OI-GA creates a similarity matrix (SM) for TC and SC, where lines and columns are respectively labeled by the properties and instances. Each item in the SM is the similarity of the corresponding element-pair, calculated by the strategies of edit-distance and information-content.

An iterative process of selection is performed. In each sub-process, OI-GA finds out and the biggest element from SM, and put the labels of line and column into the sequences of TC and SC respectively. Meanwhile, the elements in the line or column are deleted from the SM. This iterative process ends up until the line or column is empty.

Example 1: Suppose that concepts TC and SC are composed of {e₁^TC, e₂^TC, … , e_m^TC} and {e₁^SC, e₂^SC, … , e_n^SC}, where m is greater than or equal to n (m> = n). The SM for TC and SC is created based on their elements, shown in Fig. 2.
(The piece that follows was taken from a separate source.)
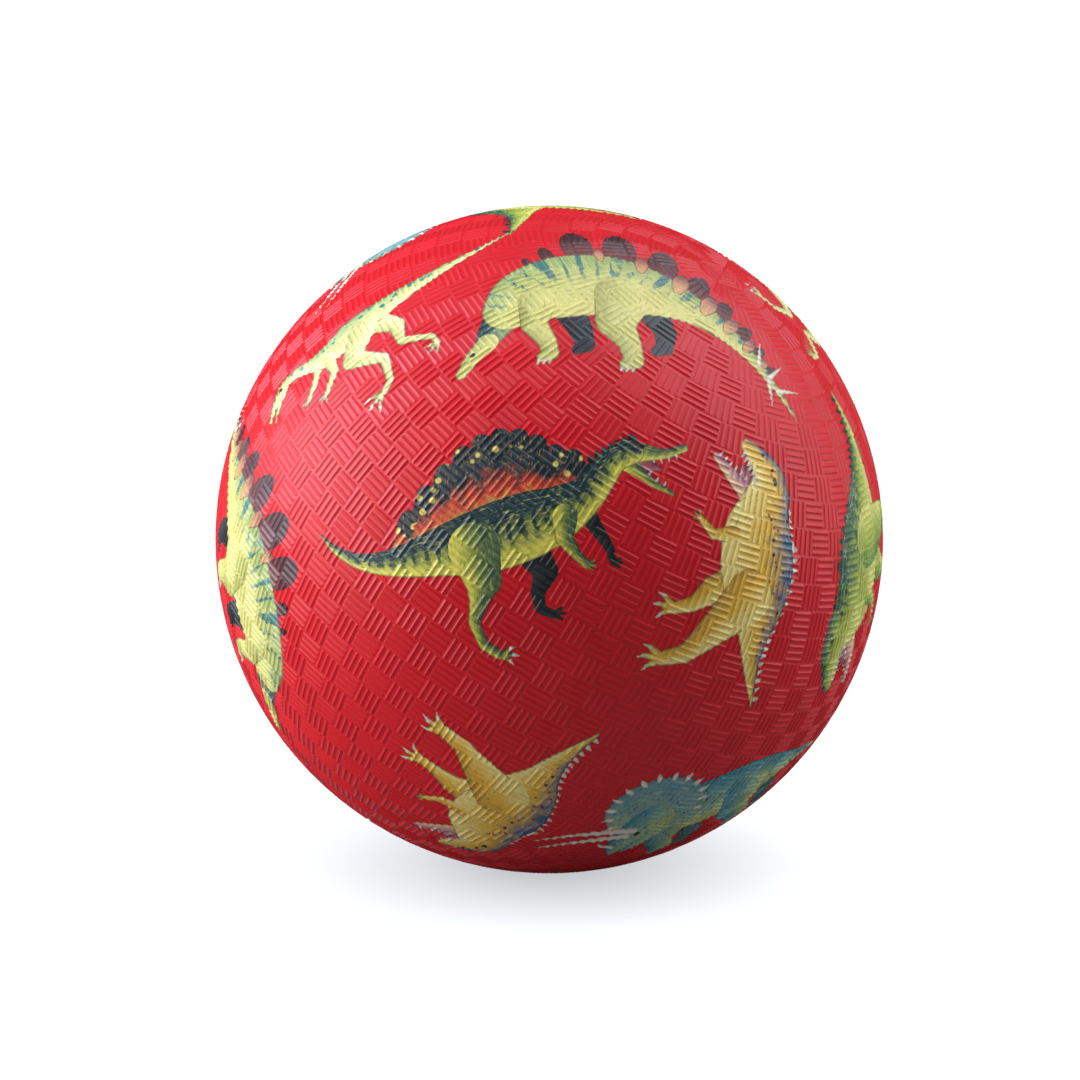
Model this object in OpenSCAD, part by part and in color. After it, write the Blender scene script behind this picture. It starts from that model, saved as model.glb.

Next, OI-GA finds out the biggest element in SM, e.g., Sim(e_i^TC, e_j^SC), where 1 < = i < = m and 1 < = j< = n. Therefore, the elements e_i^TC and e_j^SC are respectively put into the sequences of TC and SC, i.e., E₁^TC ← e_i^TC and E₁^SC ← e_j^SC. Meanwhile, the ith line and jth column are deleted from the SM. The above process is performed repeatedly, until SM becomes one-dimensional matrix. As a result, TC and SC can be encoded as <E₁^TC, E₂^TC, …, E_m^TC>and <E₁^SC, E₂^SC, …, E_m^SC>, and the mapping between TC and SC can be encoded as <Sim(E₁^TC, E₁^SC), Sim(E₂^TC, E₂^SC), …, Sim(E_m^TC, E_m^SC), F>.

4.2.2 The process of extracting 1-1 mappings based on GA

For the {Set-Candi-Mapping}_1 - 1, the mappings in it are put into the mapping set {Set-Mapping}, directly. As for {Set-Candi-Mapping}_1 - N and {Set-Candi-Mapping}_M - 1, OI-GA designs two methods, i.e., method-1 and method-2, to extract 1-1 mappings from them. Finally, to deal with {Set-Candi-Mapping}_M - N, M-N mappings are decomposes into 1-N mappings and M-1 mappings. In this way, OI-GA designs the method-3 by combining the method-1 and method-2. The following are the descriptions for the three methods that are included by the E-method.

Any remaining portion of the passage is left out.